Neubauten tracera donc son propre sillon pendant des dizaines d’années, ce sillon pop bâtard et toxique, ou les guitares saturées rejoignent les tuyaux de PVC et les cris suraigus se mêlent aux envolées de cordes. Cela aboutira, en 2000, à leur chef d’oeuvre, Silence Is Sexy, dont ils n’ont jamais su se relever. Car après, disons-le, ça ronronne un peu. On s’ennuie de plus en plus sur leurs albums, qui semblent faire de plus en plus de sur-place à chaque fois, malgré quelques éclairs de génie (un “Die Wellen” par ici, un “Armenia” par-là…). C’est comme si le groupe l’avait compris, n’ayant pas sorti de véritable nouvel album depuis The Jewels en 2007. Il y a bien eu le projet Lament, commande live réalisée pour le centenaire de la première guerre mondiale, mais la version studio du projet n’avait aucun interêt. 40 ans après leur création, les revoilà donc avec Alles In Allem, album d’anniversaire qui ressemble à un adieu.

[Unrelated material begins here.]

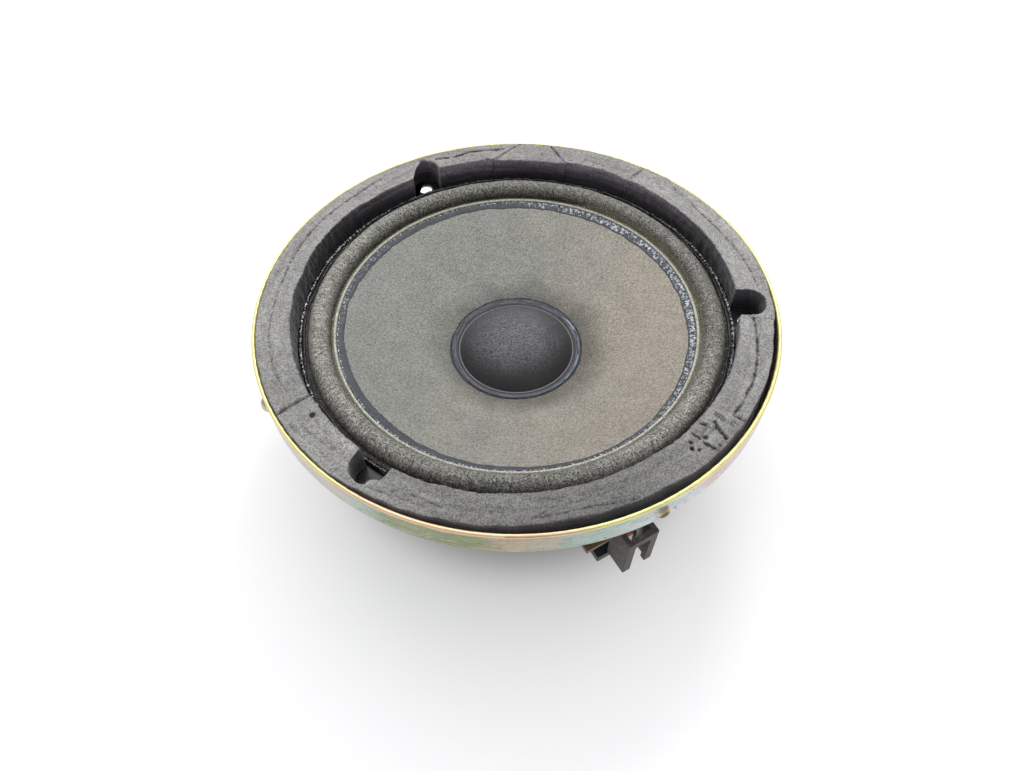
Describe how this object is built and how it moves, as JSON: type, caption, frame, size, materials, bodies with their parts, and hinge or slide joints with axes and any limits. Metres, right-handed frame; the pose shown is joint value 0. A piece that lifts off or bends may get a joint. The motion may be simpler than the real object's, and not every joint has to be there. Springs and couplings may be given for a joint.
{
  "type": "car door loudspeaker",
  "caption": "Round car door loudspeaker with a pressed steel basket, upturned lip, foam gasket, foam surround, woven cone, dust cap, ferrite magnet and side connector.",
  "frame": {"origin": "centre of the mounting hole circle, in the plane of the underside of the mounting seat", "axes": "+Z out of the cone along its axis, +X through the centre of one mounting hole"},
  "size_m": [0.166, 0.166, 0.0605],
  "materials": {
    "chromated_steel": "zinc plated steel with an iridescent yellow chromate film",
    "rivet_steel": "plated steel, satin",
    "plate_steel": "zinc plated steel, satin",
    "ferrite": "sintered ferrite, matte dark grey",
    "magnet_glue": "black epoxy",
    "mesh_cloth": "woven mesh",
    "surround_foam": "fine closed foam, matte, speckled",
    "black_adhesive": "glossy black adhesive",
    "cone_weave": "coated fine weave, olive grey",
    "cone_adhesive": "glossy blue-grey adhesive",
    "cap_cloth": "doped charcoal cloth",
    "coil_former": "resin varnished paper",
    "copper_wire": "enamelled copper",
    "spider_cloth": "resin stiffened cotton weave",
    "phenolic_board": "brown phenolic paper board",
    "shroud_plastic": "moulded brown-black plastic",
    "block_plastic": "moulded blue-black plastic",
    "solder": "bright solder",
    "red_sleeve": "red sleeve",
    "tinned_brass": "tinned brass",
    "tinsel_braid": "fine copper braid",
    "gasket_foam": "open cell foam, matte grey-black"
  },
  "bodies": {
    "frame": {"basket": "chromated_steel", "basket_rivets": "rivet_steel", "terminal_rivets": "rivet_steel", "top_plate": "plate_steel", "back_plate": "plate_steel", "pole_piece": "plate_steel", "magnet_ring": "ferrite", "magnet_adhesive": "magnet_glue", "vent_mesh": "mesh_cloth", "surround": "surround_foam", "surround_adhesive_ring": "black_adhesive", "spider": "spider_cloth", "terminal_board": "phenolic_board", "connector_shroud": "shroud_plastic", "terminal_block": "block_plastic", "solder_joints": "solder", "positive_sleeve": "red_sleeve", "blade_positive": "tinned_brass", "blade_negative": "tinned_brass", "tinsel_lead_positive": "tinsel_braid", "tinsel_lead_negative": "tinsel_braid", "gasket_strip_right": "gasket_foam", "gasket_strip_back_right": "gasket_foam", "gasket_strip_back": "gasket_foam", "gasket_strip_left": "gasket_foam", "gasket_strip_front": "gasket_foam"},
    "moving_assembly": {"cone": "cone_weave", "cone_edge_adhesive": "cone_adhesive", "dust_cap": "cap_cloth", "dust_cap_adhesive": "cone_adhesive", "cone_neck_adhesive": "cone_adhesive", "voice_coil_former": "coil_former", "voice_coil_winding": "copper_wire", "coil_leadout_wires": "copper_wire", "lead_pads": "cone_adhesive"}
  },
  "joints": [
    {"name": "cone_travel", "type": "slide", "parent": "frame", "child": "moving_assembly", "axis": [0, 0, 1], "range_m": [-0.0035, 0.0035], "stiffness_N_per_m": 1500, "deforming": ["surround", "spider", "tinsel_lead_positive", "tinsel_lead_negative"]}
  ]
}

Autant le dire tout de suite, il n’y a absolument rien de nouveau chez Neubauten : cet album reprend exactement les choses là ou Neubauten les avaient laissé dans les années 2000. Alles In Allem est une sorte d’album modeste, qui n’a pas l’ambition d’un Ende Neu ou d’un Silence Is Sexy. On pourra reprocher au groupe de Blixa Bargeld d’avoir fait du sur-place, mais je pense curieusement que c’est la plus grande qualité de cet album. A force de ne plus attendre grand chose d’eux, on sait désormais se contenter de ces dix chansons écrites et composées avec un indéniable talent. Comme si, après des années de surenchère dadaïste et de réflexion post-modernes, Neubauten se contentait de dire quelques petites choses, avec une certaine modestie.

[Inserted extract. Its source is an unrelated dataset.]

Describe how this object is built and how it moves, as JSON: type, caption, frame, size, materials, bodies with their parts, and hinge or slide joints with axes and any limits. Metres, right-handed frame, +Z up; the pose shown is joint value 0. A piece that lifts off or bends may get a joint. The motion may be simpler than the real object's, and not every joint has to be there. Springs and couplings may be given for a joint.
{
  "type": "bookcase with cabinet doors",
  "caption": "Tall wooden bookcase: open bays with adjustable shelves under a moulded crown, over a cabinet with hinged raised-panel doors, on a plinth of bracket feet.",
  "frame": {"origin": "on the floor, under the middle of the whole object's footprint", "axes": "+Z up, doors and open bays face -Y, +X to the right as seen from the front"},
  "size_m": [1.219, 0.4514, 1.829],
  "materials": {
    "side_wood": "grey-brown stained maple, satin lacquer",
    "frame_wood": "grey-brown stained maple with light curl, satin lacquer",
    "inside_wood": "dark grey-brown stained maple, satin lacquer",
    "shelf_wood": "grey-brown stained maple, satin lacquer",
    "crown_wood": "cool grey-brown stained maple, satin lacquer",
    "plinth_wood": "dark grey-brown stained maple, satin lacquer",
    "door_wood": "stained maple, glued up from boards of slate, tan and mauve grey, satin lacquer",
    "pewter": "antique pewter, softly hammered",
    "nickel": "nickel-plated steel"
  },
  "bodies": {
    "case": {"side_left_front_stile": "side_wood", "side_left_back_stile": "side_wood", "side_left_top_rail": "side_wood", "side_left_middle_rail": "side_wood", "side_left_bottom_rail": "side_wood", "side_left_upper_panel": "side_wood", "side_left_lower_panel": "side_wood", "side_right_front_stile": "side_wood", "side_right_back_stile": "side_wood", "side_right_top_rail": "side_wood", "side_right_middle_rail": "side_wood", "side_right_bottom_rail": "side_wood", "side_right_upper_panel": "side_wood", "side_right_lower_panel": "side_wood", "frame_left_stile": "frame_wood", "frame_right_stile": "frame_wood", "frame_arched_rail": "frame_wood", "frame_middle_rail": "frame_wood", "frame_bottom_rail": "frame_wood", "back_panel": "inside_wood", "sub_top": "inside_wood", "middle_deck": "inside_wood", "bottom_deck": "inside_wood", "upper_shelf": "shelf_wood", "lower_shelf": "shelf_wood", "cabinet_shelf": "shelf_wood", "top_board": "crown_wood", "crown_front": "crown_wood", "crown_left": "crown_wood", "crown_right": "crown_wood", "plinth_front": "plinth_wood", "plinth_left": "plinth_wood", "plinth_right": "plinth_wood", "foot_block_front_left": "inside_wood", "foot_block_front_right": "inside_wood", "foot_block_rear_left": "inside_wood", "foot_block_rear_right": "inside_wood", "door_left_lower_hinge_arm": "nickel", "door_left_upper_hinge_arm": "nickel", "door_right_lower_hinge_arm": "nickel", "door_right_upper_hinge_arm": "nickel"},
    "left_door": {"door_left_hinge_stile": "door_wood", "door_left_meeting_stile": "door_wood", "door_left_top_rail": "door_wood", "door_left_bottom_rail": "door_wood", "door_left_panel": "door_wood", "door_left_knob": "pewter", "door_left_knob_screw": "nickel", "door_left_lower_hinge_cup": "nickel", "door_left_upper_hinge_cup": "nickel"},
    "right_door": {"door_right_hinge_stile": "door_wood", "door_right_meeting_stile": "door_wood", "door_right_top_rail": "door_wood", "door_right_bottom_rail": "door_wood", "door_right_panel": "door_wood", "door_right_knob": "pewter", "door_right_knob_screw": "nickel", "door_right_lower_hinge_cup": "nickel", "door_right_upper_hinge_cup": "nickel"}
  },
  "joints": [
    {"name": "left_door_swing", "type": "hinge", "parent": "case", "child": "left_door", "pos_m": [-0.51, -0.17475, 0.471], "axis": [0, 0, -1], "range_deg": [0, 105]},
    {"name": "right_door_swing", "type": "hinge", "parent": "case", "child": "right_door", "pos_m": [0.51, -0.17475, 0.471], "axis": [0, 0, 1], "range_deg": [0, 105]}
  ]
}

Alles In Allem est, surprise, un album splendide, certainement le meilleur album de Neubauten depuis 20 ans. C’est peut-être un album un peu plus sage que d’habitude, et si certains morceaux, notamment l’inquiétant “Zivilisatorisches Missgeschick”, nous rappellent que le groupe fut un jour presque inécoutable, Alles In Allem est un de leurs albums les plus accessibles. C’est aussi et surtout un album d’artisan, un album dont chaque morceau est une pièce chérie avec le plus grand soin, un album qui atteint parfois d’incroyables sommets dont on aurait plus cru capable le groupe berlinois, de la sublime chanson-titre à l’amère “Wedding”.
J’ai surtout écrit ça pour parler, de manière générale, de Neubauten, que je considère comme un des groupes les plus importants de l’histoire de la musique “pop”. Et pour dire ceci : j’ai toujours vu Neubauten comme un groupe qui, peut-être sans en avoir pris conscience, proposait une réflexion sur la modernité, le futur, et même sur ce que nous appelons aujourd’hui l’effondrement. Et oui, c’est vrai, ils se sont embourgeoisés. On reconnait encore moins que d’habitude les dilettantes anarchistes des années 80, on ne voit plus ici que des dandys bourgeois. Neubauten fait le choix d’en rire, et d’assumer son embourgeoisement et celui de son public. Je pense qu’ils sont toujours du bon côté de la barricade.
Alles in allem, alles auf einmal.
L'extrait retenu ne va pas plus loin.